Let’s start with the pump pushed all the way into the pipe. Obviously, the first step is to pull up on the plunger.
As you pull the inner pipe/tube/pvc/whatever out of the larger one, water is sucked up into the piston. This is because you have a seal of some sort. Pulling on the handle pulls the plunger into the piston and creates a vacuum inside the outer tube which is most likely more pressure than what’s holding your water. You need to make sure that your feed tube isn’t too long or too high above the water so that this is the case. As you pull then, the water is sucked from your water source through the feed tube and up into your pump.
Because you’ve put your first check valve in the right direction, the ball inside is pushed away from the narrow tube inside it and toward the wire, allowing the water to flow around it. The check valve in your exit tube is put in the opposite way so as you pull up on the pump handle, this one is sucked up against the smaller tube inside and seals the exit. Otherwise you’d either suck up air into your pump or water from the place where you need it to go.

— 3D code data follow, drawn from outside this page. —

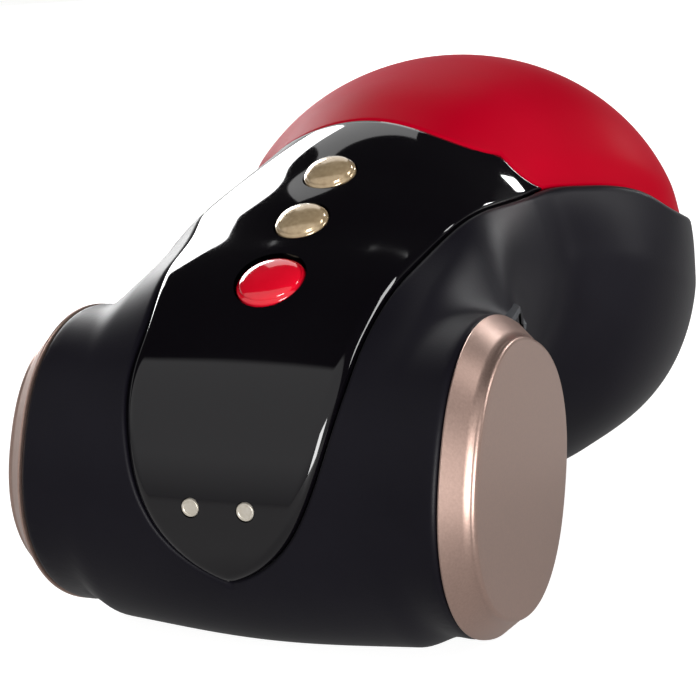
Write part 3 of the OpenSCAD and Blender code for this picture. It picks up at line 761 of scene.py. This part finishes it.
# ---------------------------------------------------------------- studio
clear_choice()
bpy.ops.mesh.primitive_circle_add(vertices=128, radius=4, fill_type="NGON", location=(0, 0, -0.0002))
floor = settle(bpy.context.object)
floor.name = "floor"
floor.data.materials.append(finishes["floor"])


def softbox(name, at, aim, size, watts):
    data = bpy.data.lights.new(name, "AREA")
    data.shape = "RECTANGLE"
    data.size, data.size_y = size
    data.energy = watts
    light = bpy.data.objects.new(name, data)
    light.location = at
    light.rotation_euler = (Vector(at) - Vector(aim)).to_track_quat("Z", "Y").to_euler()
    bpy.context.scene.collection.objects.link(light)


middle = (0, 0, 0.04)
softbox("tall back left", (-1.12, 0.97, 0.62), middle, (0.74, 0.8), 17)
softbox("overhead back left", (-0.50, 1.10, 0.92), middle, (0.75, 0.85), 2.2)
softbox("front right", (0.85, -0.95, 0.26), middle, (0.5, 0.5), 12)
softbox("back right", (0.75, 1.7, 0.8), middle, (0.28, 0.2), 4.5)
softbox("right side", (1.15, 0.45, 0.6), middle, (0.3, 0.5), 4)

world = bpy.data.worlds.new("studio")
bpy.context.scene.world = world
world.use_nodes = True
world.node_tree.nodes.clear()
# The room is dim in front, dark overhead and white low behind; past the table all is seen white
way = add_node(world, "ShaderNodeTexCoord").outputs["Generated"]
parts = add_node(world, "ShaderNodeSeparateXYZ", {}, {0: way})
front = add_node(world, "ShaderNodeMapRange",
                 {"From Min": -0.17, "From Max": -0.13, "To Min": 0.6, "To Max": 0.02},
                 {"Value": parts.outputs["Y"]})
low = add_node(world, "ShaderNodeMapRange",
               {"From Min": 0.1, "From Max": 0.4, "To Min": 1.0, "To Max": 0.0},
               {"Value": parts.outputs["Z"]})
behind = add_node(world, "ShaderNodeMapRange", {"From Min": -0.1, "From Max": 0.1},
                  {"Value": parts.outputs["Y"]})
dusk = add_node(world, "ShaderNodeMapRange",
                {"From Min": 0.0, "From Max": 0.35, "To Min": 0.5, "To Max": 1.0},
                {"Value": parts.outputs["Z"]})
ahead = add_node(world, "ShaderNodeMath", {"operation": "MULTIPLY"},
                 {0: front.outputs[0], 1: dusk.outputs[0]})
left = add_node(world, "ShaderNodeMapRange",
                {"From Min": -0.2, "From Max": 0.25, "To Min": 0.9, "To Max": 0.15},
                {"Value": parts.outputs["X"]})
back = add_node(world, "ShaderNodeMath", {"operation": "MULTIPLY"},
                {0: left.outputs[0], 1: behind.outputs[0]})
wall = add_node(world, "ShaderNodeMath", {"operation": "MULTIPLY"},
                {0: low.outputs[0], 1: back.outputs[0]})
room = add_node(world, "ShaderNodeMath", {"operation": "MAXIMUM"},
                {0: ahead.outputs[0], 1: wall.outputs[0]})
lit = add_node(world, "ShaderNodeBackground", {"Color": hex_colour("#ffffff")},
               {"Strength": room.outputs[0]})
seen = add_node(world, "ShaderNodeBackground", {"Color": hex_colour("#fdfdfc"), "Strength": 1.0})
camera_ray = add_node(world, "ShaderNodeLightPath").outputs["Is Camera Ray"]
both = add_node(world, "ShaderNodeMixShader", {},
                {0: camera_ray, 1: lit.outputs[0], 2: seen.outputs[0]})
add_node(world, "ShaderNodeOutputWorld", {}, {"Surface": both.outputs[0]})

camera_data = bpy.data.cameras.new("camera")
camera_data.lens = 87.16
camera_data.sensor_width = 36
camera_data.clip_start = 0.01
camera = bpy.data.objects.new("camera", camera_data)
camera.location = (0.1149, -0.2754, 0.1080)
camera.rotation_euler = [math.radians(a) for a in (76.31, 3.67, 22.89)]
bpy.context.scene.collection.objects.link(camera)
bpy.context.scene.camera = camera
bpy.context.scene.view_settings.view_transform = "Standard"
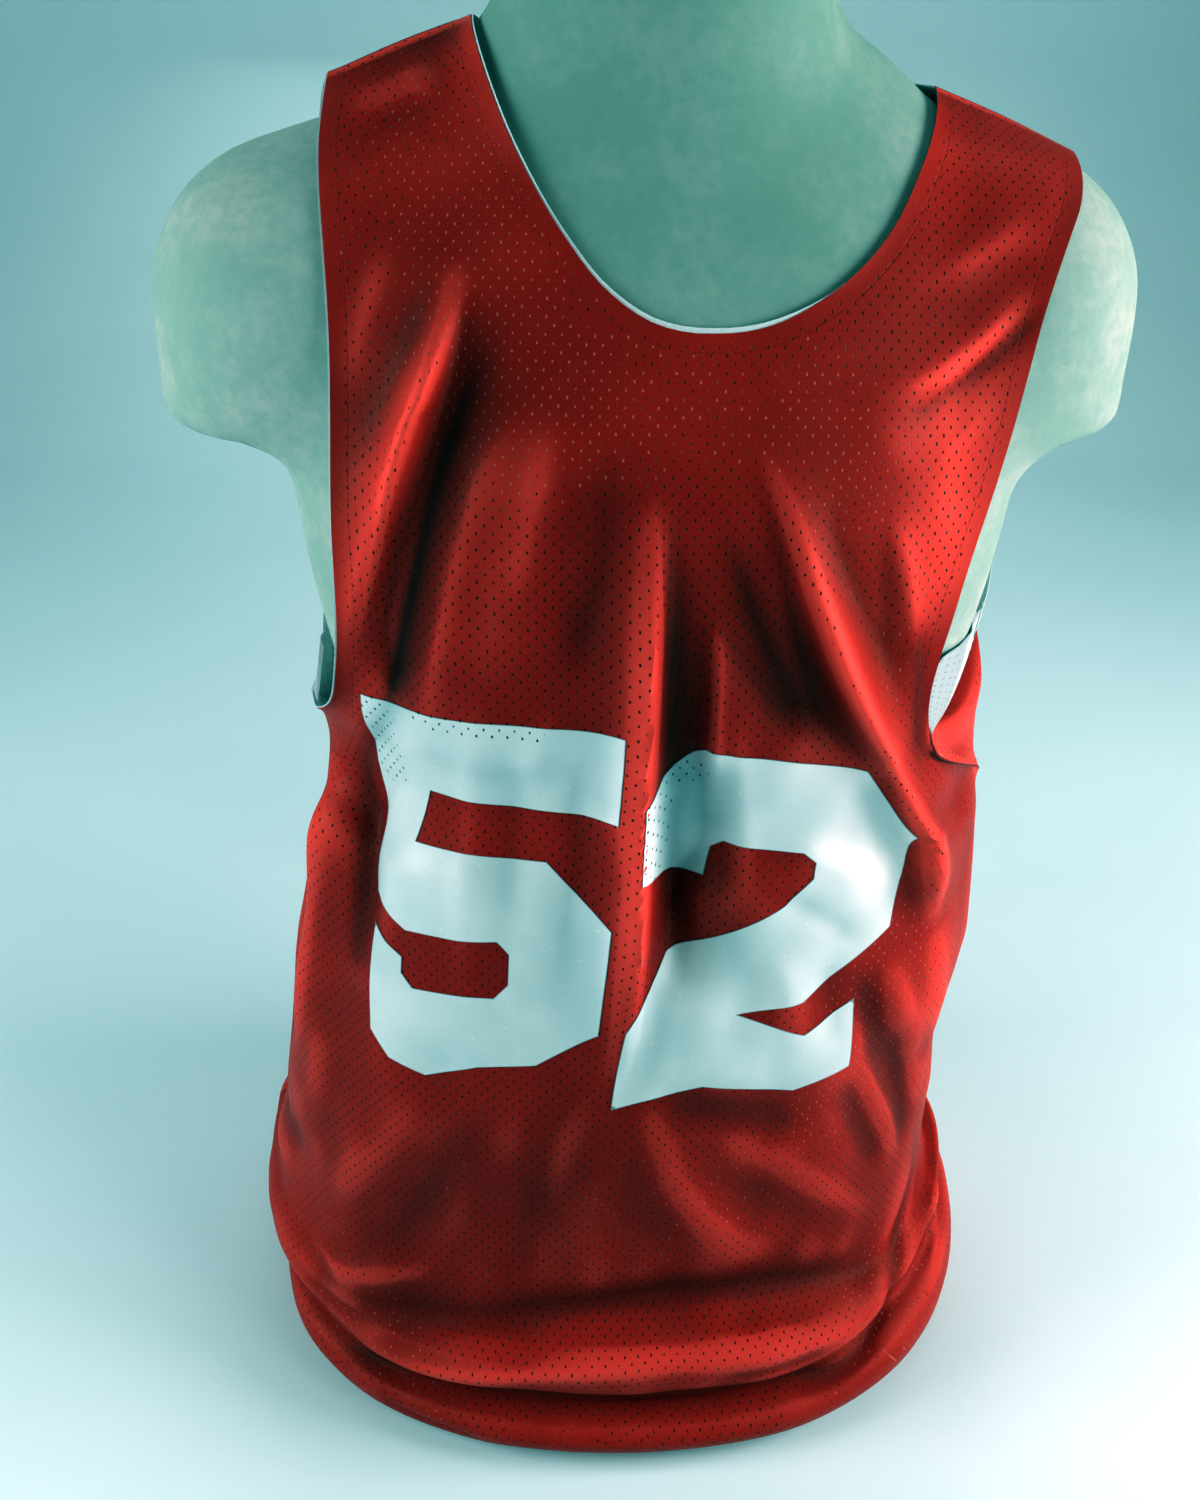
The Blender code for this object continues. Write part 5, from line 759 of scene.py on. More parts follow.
def smoothed(cloth, D, passes, amount=0.5):
    """A value on the points, evened out over the panels' grids."""
    for _ in range(passes):
        S, n = np.zeros_like(D), np.zeros(len(D))
        for p in cloth.panels.values():
            for block in (p["left"], p["right"], p["body"]):
                for a, b in ((block[1:], block[:-1]), (block[:, 1:], block[:, :-1])):
                    a, b = a.ravel(), b.ravel()
                    np.add.at(S, a, D[b]); np.add.at(n, a, 1)
                    np.add.at(S, b, D[a]); np.add.at(n, b, 1)
        m = (1 - amount)*D + amount*S/(n if D.ndim == 1 else n[:, None])
        pair = 0.5*(m[cloth.seam[:, 0]] + m[cloth.seam[:, 1]])
        m[cloth.seam[:, 0]] = m[cloth.seam[:, 1]] = pair
        D = m
    return D


def clear_of_form(cloth, inner, passes=10):
    """Push points out until the innermost face, `inner` below the outer, clears the form."""
    for _ in range(passes):
        N = cloth.normals()
        short = CLEAR - form_gap(cloth.V - inner*N)
        short = np.where(cloth.V[:, 2] > 20, short, 0)
        move = short > 1e-4
        if not move.any():
            break
        cloth.V[move] += short[move][:, None]*form_normal(cloth.V[move])
        cloth.V[cloth.seam[:, 1]] = cloth.V[cloth.seam[:, 0]]


def place(points):
    """Centimetres in the tables' frame to metres about the footprint's middle."""
    return (np.asarray(points, float) - (CENTRE[0], CENTRE[1], 0))*CM


def shell(name, outer, inner, quads, mat, uv=None, values=None):
    """A closed thin wall: two sheets on the same points, and a rim round their edges."""
    used = np.unique(quads)
    number = np.full(used.max() + 1, -1)
    number[used] = np.arange(len(used))
    n = len(used)
    Q = number[quads]
    E = np.concatenate([Q[:, [k, (k + 1) % 4]] for k in range(4)])
    key, back = E[:, 0].astype(np.int64)*n + E[:, 1], E[:, 1].astype(np.int64)*n + E[:, 0]
    rim = E[~np.isin(key, back)]
    faces = np.concatenate([Q, Q[:, ::-1] + n, np.stack([rim[:, 1], rim[:, 0], rim[:, 0] + n, rim[:, 1] + n], 1)])
    mesh = bpy.data.meshes.new(name)
    mesh.from_pydata(np.concatenate([place(outer[used]), place(inner[used])]).tolist(), [], faces.tolist())
    if uv is not None:
        layer = mesh.uv_layers.new(name="cut")
        both = np.concatenate([uv[used], uv[used]])
        layer.data.foreach_set("uv", both[faces.ravel()].astype(np.float32).ravel())
    for key, value in (values or {}).items():
        a = mesh.attributes.new(key, "FLOAT", "POINT")
        a.data.foreach_set("value", np.concatenate([value[used], value[used]]).astype(np.float32))
    mesh.update()
    mesh.shade_smooth()
    mesh.set_sharp_from_angle(angle=math.radians(60))
    mesh.materials.append(mat)
    obj = bpy.data.objects.new(name, mesh)
    bpy.context.scene.collection.objects.link(obj)
    return obj


class FlatMap:
    """Finds the place on the front panel, as worn, of a point on its flat cut."""

    def __init__(self, F, quads):
        tri = np.concatenate([quads[:, [0, 1, 2]], quads[:, [0, 2, 3]]])
        self.tri, self.F = tri, F
        self.A, self.B, self.C = (F[tri[:, k]] for k in range(3))
        self.det = ((self.B[:, 0] - self.A[:, 0])*(self.C[:, 1] - self.A[:, 1])
                    - (self.B[:, 1] - self.A[:, 1])*(self.C[:, 0] - self.A[:, 0]))
        lo = np.floor(np.minimum(np.minimum(self.A, self.B), self.C)).astype(int)
        hi = np.floor(np.maximum(np.maximum(self.A, self.B), self.C)).astype(int)
        self.cells = {}
        for k in range(len(tri)):
            for i in range(lo[k, 0], hi[k, 0] + 1):
                for j in range(lo[k, 1], hi[k, 1] + 1):
                    self.cells.setdefault((i, j), []).append(k)
        self.cells = {c: np.array(v) for c, v in self.cells.items()}

    def find(self, x, y):
        k = self.cells[(int(math.floor(x)), int(math.floor(y)))]
        A, B, C, det = self.A[k], self.B[k], self.C[k], self.det[k]
        b = ((x - A[:, 0])*(C[:, 1] - A[:, 1]) - (y - A[:, 1])*(C[:, 0] - A[:, 0]))/det
        c = ((B[:, 0] - A[:, 0])*(y - A[:, 1]) - (B[:, 1] - A[:, 1])*(x - A[:, 0]))/det
        i = np.argmax(np.minimum(np.minimum(b, c), 1 - b - c))
        return self.tri[k[i]], np.array([1 - b[i] - c[i], b[i], c[i]])


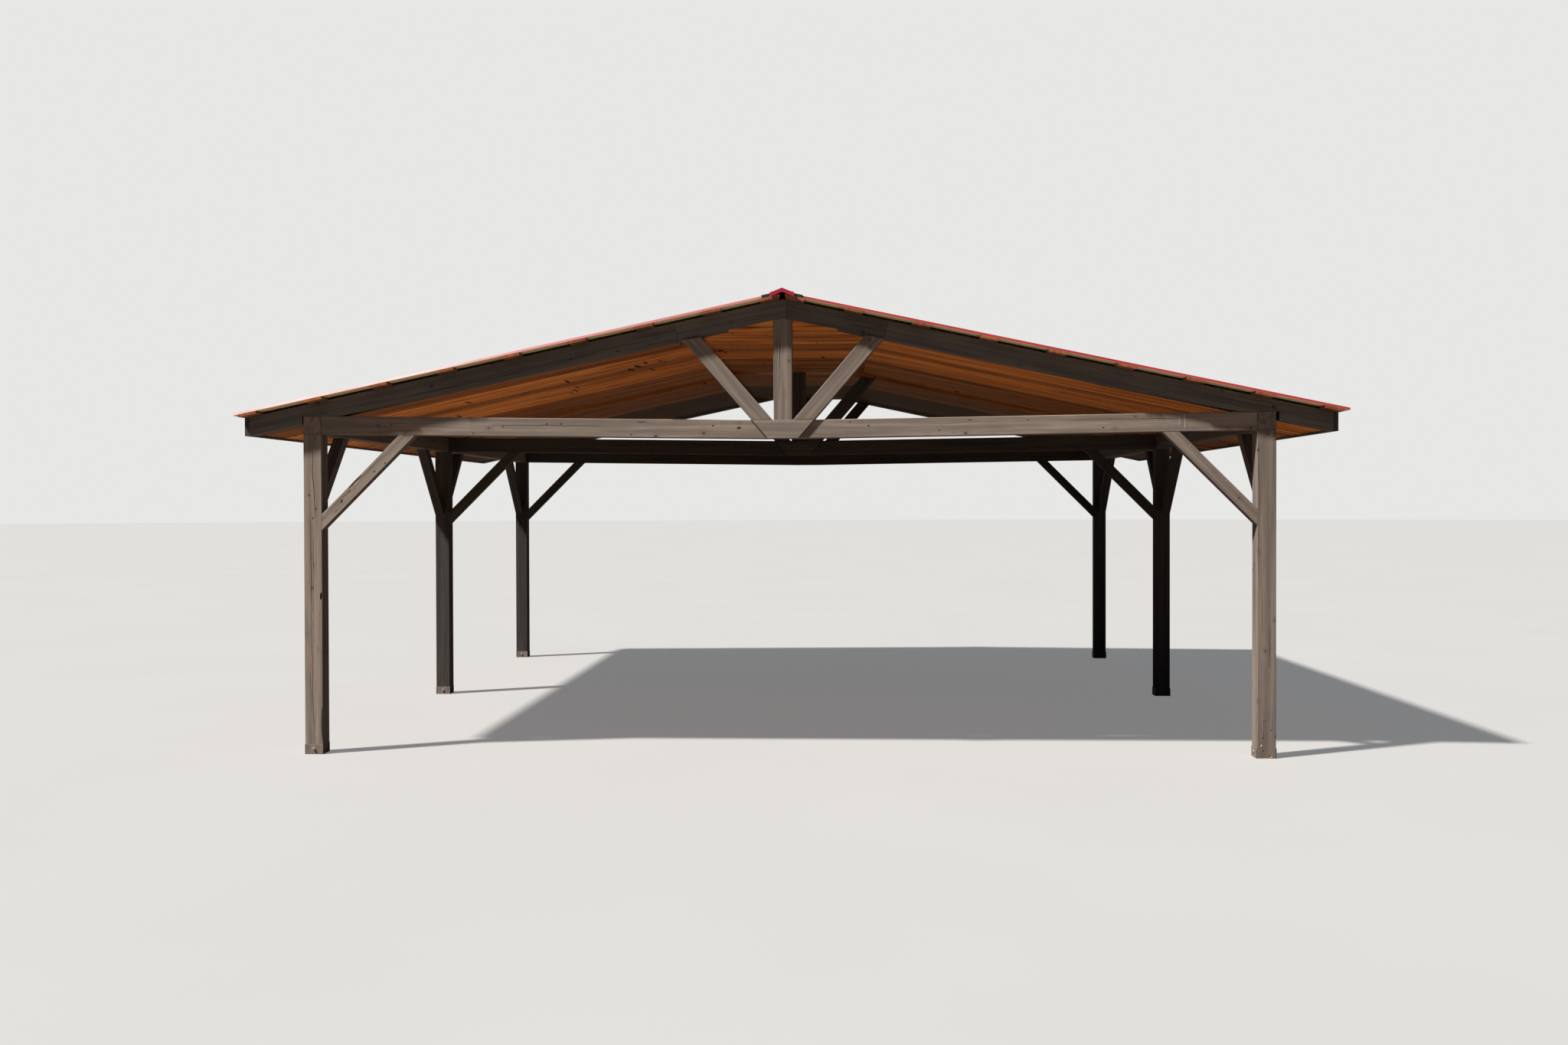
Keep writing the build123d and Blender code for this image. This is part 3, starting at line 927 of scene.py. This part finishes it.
# The knots there: the pixels of both ends, and the width
FRONT_KNOTS = {
    "front_left_post": (
        ((403.7, 645.4), (403.7, 648.6), 0.014),
        ((412.6, 663), (412.6, 666), 0.011),
        ((408.6, 675.6), (408.6, 678.4), 0.010),
    ),
    "front_knee_braces": (
        ((444.6, 656.6), (447.6, 652.8), 0.016),
        ((487.6, 617), (490, 614.6), 0.011),
        ((502, 606.4), (504, 603.6), 0.010),
    ),
    "front_upper_left_rafter": (
        ((888.2, 449.5), (891.8, 448.7), 0.016),
    ),
    "front_lower_rafters": (
        ((743, 469.4), (747, 468.6), 0.012),
        ((805, 459.4), (809, 458.6), 0.012),
    ),
    "front_tie_beams": (
        ((510, 554), (512.4, 554), 0.011),
        ((617, 566), (619.4, 566), 0.010),
        ((655.6, 557.5), (658.4, 557.5), 0.012),
        ((712.8, 553.6), (715.4, 553.6), 0.011),
        ((731.6, 553.6), (734.6, 553.9), 0.012),
        ((823, 567.7), (825.4, 567.7), 0.010),
        ((930, 556), (932.6, 556), 0.013),
        ((962.4, 559), (967.6, 559), 0.020),
        ((1109, 551), (1111.4, 551), 0.011),
        ((1133, 556), (1136, 556), 0.013),
        ((1225.6, 562), (1228.4, 562), 0.010),
        ((1264, 548.6), (1269, 548.4), 0.006),
        ((1341.8, 548.6), (1344.2, 548.5), 0.009),
        ((1439.6, 558.5), (1442.4, 558.5), 0.011),
    ),
}
# How pale the sun has made some of the front gable's timbers, from 0 to 1
TIMBER_TONES = {"front_left_post": 0.95, "front_right_post": 0.1, "front_tie_beams": 0.75}
knot_places = {"ceiling": [], "timber": []}


def mark_front(piece, node):
    """Cuts a timber's marks on the front gable, and notes where its knots lie."""
    low, high = corners(piece)
    knots = [("knot", ends, width, 0) for *ends, width in FRONT_KNOTS.get(node, ())]
    for kind, pixels, width, depth in (*knots, *FRONT_MARKS.get(node, ())):
        path = [photo_point(pixel, (0, low.y, 0), FRONT) for pixel in pixels]
        centre = (path[0] + path[-1]) / 2
        if not low.x - MARK_REACH < centre.x < high.x + MARK_REACH:
            continue
        if kind == "hole":
            drill(piece, centre, FRONT, width / 2, depth)
        elif kind == "check":
            cut_check(piece, path, FRONT, width, depth)
        else:
            line = (path[-1] - path[0]).normalized()
            half_length = (path[-1] - path[0]).length / 2
            if kind == "knot":
                place = knot_place(centre, line, FRONT, half_length, width / 2)
                knot_places["timber"].append(place)
            else:
                cut_scoop(piece, centre, line, FRONT, half_length, width / 2, depth, kind)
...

So at this point, your pump is now full of water. Let’s push the plunger back down.
As you push the handle back down again, the water in the pump is pushed down back toward your input and exit tubes/pipes/hoses. This pressure moves both of the check valve balls away from the pump. Because the inlet valve is situated correctly, it is now pushed up against the smaller pipe inside and seals off water from going that way. Otherwise you’d be sucking water from your source and pushing it right back again. The other check valve ball is the opposite direction so it now moves away from the smaller diameter pipe inside the check valve and toward the wire that stops it from going to far. This water that’s being pushed out of your hand pump is then allowed to flow around that ball and through the exit tube.
Rinse and repeat.
So now let’s look at a video so you can one way that you could actually build one of these using this concept.
That’s really all there is to the theory of how a simple hand pump works. Almost all pumps out there are variations on this theme. If you understand this basic theory, you can make all manner of pumps.